**MATERIAL FOR THIS EXERCISE**
++++++++++++++++++++

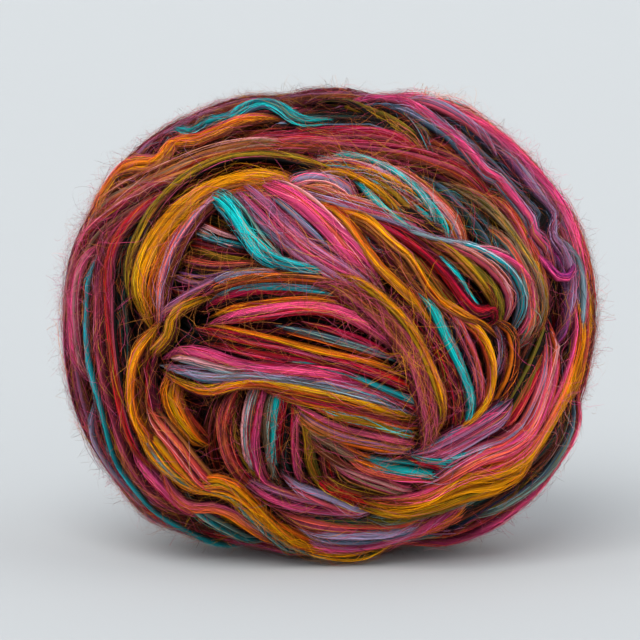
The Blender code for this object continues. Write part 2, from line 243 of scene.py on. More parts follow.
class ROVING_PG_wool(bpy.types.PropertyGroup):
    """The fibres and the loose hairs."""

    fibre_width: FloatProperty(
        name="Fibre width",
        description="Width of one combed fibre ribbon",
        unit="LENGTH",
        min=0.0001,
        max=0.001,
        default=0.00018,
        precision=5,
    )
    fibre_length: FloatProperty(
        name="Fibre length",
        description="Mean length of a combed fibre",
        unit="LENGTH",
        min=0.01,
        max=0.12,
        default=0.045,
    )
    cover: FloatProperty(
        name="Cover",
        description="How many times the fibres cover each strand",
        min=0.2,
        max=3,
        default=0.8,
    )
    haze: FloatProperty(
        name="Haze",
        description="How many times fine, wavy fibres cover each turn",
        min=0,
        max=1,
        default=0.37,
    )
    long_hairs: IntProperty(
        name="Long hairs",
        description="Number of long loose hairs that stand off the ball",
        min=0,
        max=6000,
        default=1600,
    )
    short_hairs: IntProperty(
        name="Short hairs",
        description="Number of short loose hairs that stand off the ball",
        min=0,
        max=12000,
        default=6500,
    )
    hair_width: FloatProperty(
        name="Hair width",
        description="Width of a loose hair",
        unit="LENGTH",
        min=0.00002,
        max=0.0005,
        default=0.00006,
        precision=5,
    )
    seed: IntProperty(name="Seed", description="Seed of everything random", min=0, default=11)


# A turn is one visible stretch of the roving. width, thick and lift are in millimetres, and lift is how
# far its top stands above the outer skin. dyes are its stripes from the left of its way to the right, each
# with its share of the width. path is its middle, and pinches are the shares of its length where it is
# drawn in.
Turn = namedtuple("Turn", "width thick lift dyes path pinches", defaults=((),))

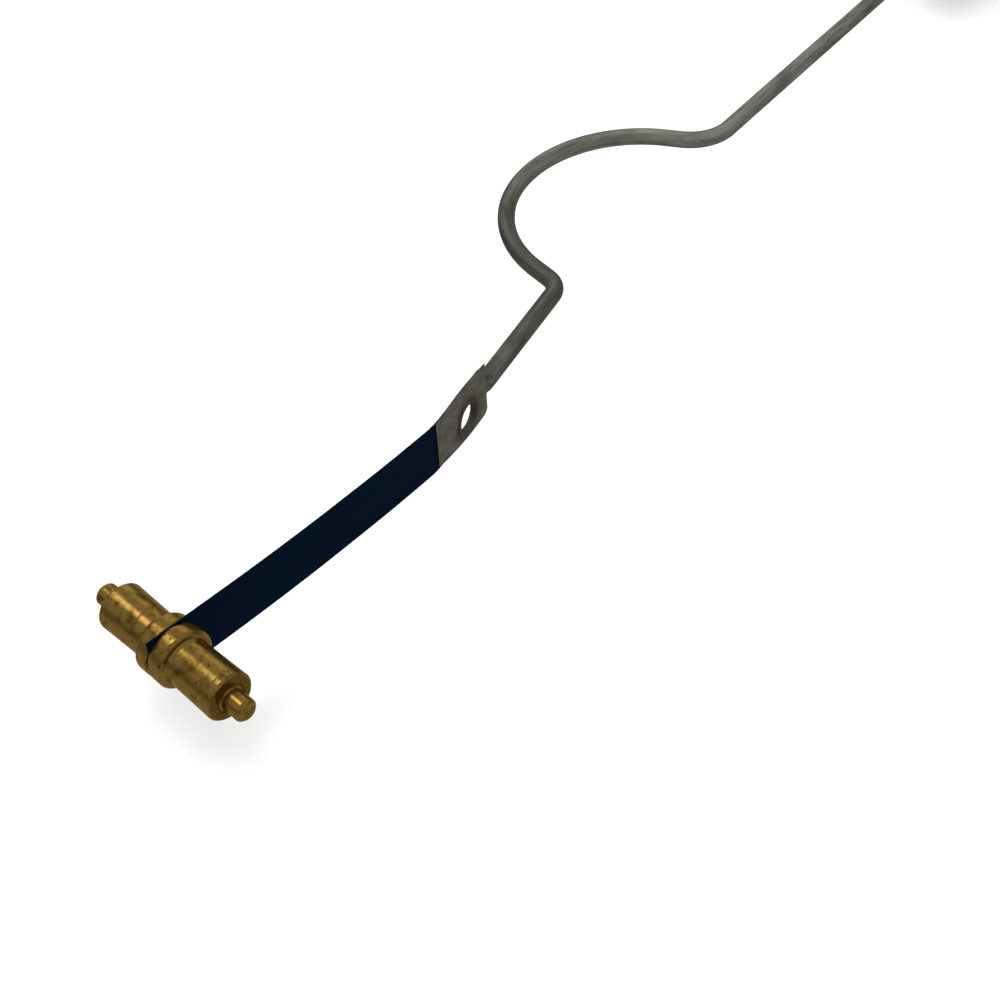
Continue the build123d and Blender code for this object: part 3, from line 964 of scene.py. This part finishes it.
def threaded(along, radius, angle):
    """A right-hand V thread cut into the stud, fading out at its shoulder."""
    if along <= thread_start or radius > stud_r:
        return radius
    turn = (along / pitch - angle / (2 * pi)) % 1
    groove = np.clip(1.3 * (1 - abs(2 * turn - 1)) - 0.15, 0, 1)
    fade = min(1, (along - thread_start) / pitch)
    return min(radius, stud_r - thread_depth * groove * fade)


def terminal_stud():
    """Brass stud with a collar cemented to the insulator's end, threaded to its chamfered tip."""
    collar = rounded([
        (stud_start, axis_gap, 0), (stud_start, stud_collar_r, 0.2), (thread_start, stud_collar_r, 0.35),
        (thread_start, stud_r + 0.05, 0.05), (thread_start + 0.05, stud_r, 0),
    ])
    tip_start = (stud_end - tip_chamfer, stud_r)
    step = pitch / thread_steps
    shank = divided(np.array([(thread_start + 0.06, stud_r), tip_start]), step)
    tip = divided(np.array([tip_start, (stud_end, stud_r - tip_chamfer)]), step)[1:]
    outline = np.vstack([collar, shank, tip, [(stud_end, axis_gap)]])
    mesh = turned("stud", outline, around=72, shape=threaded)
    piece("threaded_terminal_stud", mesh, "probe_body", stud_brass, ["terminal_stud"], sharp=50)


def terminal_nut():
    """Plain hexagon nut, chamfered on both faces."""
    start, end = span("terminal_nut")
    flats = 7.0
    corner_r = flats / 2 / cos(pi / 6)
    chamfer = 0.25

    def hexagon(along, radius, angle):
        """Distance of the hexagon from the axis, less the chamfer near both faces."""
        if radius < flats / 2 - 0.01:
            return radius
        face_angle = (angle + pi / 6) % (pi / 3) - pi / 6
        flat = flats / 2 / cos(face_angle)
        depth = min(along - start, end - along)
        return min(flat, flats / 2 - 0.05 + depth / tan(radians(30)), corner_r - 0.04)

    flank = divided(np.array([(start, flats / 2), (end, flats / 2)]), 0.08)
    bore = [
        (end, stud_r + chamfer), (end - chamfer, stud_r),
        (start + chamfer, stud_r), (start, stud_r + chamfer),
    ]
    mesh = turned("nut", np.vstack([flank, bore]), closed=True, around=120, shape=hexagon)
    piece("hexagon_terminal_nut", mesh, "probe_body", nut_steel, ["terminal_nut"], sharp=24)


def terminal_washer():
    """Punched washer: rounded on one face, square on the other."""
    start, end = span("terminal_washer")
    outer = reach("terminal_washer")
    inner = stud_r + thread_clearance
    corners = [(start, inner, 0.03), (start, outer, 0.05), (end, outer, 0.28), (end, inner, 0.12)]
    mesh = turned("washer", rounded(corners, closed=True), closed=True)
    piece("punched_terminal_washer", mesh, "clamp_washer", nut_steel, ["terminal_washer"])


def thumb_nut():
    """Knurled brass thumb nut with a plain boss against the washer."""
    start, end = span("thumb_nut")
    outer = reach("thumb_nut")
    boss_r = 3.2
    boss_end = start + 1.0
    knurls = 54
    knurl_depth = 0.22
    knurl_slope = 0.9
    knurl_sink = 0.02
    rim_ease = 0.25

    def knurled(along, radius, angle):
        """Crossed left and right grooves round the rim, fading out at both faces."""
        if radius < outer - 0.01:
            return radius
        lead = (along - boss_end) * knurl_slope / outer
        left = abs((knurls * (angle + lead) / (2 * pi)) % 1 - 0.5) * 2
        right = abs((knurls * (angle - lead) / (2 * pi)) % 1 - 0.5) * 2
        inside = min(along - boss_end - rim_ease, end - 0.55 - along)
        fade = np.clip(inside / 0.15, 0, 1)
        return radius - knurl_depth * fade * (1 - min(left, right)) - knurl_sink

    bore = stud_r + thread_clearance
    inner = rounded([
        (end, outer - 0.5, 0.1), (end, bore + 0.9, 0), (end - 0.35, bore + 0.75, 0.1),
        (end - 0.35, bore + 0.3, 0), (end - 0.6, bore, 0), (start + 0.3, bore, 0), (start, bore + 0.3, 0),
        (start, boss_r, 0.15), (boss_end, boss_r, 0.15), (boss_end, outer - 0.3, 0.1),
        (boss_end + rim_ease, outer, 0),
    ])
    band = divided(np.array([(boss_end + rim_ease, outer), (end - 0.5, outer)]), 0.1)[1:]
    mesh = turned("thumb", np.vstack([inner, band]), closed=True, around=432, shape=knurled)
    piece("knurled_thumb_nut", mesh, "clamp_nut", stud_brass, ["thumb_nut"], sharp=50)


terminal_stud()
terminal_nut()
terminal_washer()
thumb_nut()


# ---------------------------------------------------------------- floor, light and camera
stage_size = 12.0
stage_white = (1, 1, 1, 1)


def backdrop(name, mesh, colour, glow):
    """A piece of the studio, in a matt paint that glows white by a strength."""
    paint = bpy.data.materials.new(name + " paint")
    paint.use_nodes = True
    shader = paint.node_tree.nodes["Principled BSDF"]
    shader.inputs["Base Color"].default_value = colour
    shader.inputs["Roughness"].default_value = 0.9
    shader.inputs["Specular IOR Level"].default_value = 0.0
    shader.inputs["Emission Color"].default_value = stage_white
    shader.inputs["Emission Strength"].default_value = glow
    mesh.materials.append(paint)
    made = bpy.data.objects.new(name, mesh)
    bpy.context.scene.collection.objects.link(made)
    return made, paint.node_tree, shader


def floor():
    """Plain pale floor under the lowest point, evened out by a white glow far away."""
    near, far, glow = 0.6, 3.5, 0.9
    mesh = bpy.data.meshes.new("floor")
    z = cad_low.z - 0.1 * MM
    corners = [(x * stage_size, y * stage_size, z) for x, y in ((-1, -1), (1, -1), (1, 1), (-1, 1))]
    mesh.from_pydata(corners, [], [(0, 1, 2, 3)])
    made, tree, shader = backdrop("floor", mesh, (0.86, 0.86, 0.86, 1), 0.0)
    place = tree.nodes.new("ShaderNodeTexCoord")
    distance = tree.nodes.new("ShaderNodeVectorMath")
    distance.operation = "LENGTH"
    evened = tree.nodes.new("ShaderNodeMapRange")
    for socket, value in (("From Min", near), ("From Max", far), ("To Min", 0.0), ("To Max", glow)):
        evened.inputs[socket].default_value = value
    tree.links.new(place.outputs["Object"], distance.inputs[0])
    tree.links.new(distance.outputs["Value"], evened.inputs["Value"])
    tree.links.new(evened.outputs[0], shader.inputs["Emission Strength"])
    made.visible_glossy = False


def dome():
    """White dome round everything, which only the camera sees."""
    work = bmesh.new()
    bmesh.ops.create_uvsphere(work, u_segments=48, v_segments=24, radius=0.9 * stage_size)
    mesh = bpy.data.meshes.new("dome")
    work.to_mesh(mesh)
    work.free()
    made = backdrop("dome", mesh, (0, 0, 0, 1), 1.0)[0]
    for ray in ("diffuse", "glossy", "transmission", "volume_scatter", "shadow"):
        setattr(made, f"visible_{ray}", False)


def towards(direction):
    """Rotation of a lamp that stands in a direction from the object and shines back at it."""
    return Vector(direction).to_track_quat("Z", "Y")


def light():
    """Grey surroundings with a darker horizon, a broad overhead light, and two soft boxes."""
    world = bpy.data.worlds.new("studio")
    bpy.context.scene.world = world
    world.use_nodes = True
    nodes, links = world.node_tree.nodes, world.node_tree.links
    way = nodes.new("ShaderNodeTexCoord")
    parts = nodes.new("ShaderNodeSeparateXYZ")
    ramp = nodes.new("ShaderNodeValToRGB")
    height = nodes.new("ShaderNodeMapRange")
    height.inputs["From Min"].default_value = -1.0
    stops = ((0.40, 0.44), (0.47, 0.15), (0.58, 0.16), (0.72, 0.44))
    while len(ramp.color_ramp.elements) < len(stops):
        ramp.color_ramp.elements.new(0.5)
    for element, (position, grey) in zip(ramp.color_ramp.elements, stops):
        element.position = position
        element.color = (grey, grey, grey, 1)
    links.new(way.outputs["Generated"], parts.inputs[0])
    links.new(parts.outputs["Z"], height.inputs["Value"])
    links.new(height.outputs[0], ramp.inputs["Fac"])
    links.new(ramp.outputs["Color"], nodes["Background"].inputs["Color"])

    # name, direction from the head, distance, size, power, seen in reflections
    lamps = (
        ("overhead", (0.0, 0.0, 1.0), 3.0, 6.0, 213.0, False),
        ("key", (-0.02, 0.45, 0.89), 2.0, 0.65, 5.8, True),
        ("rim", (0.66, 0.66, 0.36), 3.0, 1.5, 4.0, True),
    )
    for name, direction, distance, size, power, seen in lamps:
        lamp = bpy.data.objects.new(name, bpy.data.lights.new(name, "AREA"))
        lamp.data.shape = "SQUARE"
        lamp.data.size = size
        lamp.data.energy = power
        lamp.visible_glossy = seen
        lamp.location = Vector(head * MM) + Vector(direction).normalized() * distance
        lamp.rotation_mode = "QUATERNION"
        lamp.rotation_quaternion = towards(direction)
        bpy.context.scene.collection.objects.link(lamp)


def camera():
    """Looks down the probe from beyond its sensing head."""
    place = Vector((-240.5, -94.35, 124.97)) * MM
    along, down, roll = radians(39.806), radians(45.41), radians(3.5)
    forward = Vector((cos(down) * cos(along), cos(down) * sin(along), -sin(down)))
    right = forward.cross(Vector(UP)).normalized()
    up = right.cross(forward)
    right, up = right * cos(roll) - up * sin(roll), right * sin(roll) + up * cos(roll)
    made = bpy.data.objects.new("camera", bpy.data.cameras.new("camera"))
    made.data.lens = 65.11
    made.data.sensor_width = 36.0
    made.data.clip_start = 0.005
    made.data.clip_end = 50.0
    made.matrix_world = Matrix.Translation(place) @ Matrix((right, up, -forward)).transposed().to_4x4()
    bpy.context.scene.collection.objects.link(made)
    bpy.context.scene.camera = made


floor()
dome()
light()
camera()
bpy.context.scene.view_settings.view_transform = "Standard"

++++++++++++++++++++

**EXERCISE OBJECTIVE**
Repeat, character for character, the lines of the material above from the line with "Continue the build123d" through the line with "return min(flat, flats".

**CORRECT RESULT**
Continue the build123d and Blender code for this object: part 3, from line 964 of scene.py. This part finishes it.
def threaded(along, radius, angle):
    """A right-hand V thread cut into the stud, fading out at its shoulder."""
    if along <= thread_start or radius > stud_r:
        return radius
    turn = (along / pitch - angle / (2 * pi)) % 1
    groove = np.clip(1.3 * (1 - abs(2 * turn - 1)) - 0.15, 0, 1)
    fade = min(1, (along - thread_start) / pitch)
    return min(radius, stud_r - thread_depth * groove * fade)


def terminal_stud():
    """Brass stud with a collar cemented to the insulator's end, threaded to its chamfered tip."""
    collar = rounded([
        (stud_start, axis_gap, 0), (stud_start, stud_collar_r, 0.2), (thread_start, stud_collar_r, 0.35),
        (thread_start, stud_r + 0.05, 0.05), (thread_start + 0.05, stud_r, 0),
    ])
    tip_start = (stud_end - tip_chamfer, stud_r)
    step = pitch / thread_steps
    shank = divided(np.array([(thread_start + 0.06, stud_r), tip_start]), step)
    tip = divided(np.array([tip_start, (stud_end, stud_r - tip_chamfer)]), step)[1:]
    outline = np.vstack([collar, shank, tip, [(stud_end, axis_gap)]])
    mesh = turned("stud", outline, around=72, shape=threaded)
    piece("threaded_terminal_stud", mesh, "probe_body", stud_brass, ["terminal_stud"], sharp=50)


def terminal_nut():
    """Plain hexagon nut, chamfered on both faces."""
    start, end = span("terminal_nut")
    flats = 7.0
    corner_r = flats / 2 / cos(pi / 6)
    chamfer = 0.25

    def hexagon(along, radius, angle):
        """Distance of the hexagon from the axis, less the chamfer near both faces."""
        if radius < flats / 2 - 0.01:
            return radius
        face_angle = (angle + pi / 6) % (pi / 3) - pi / 6
        flat = flats / 2 / cos(face_angle)
        depth = min(along - start, end - along)
        return min(flat, flats / 2 - 0.05 + depth / tan(radians(30)), corner_r - 0.04)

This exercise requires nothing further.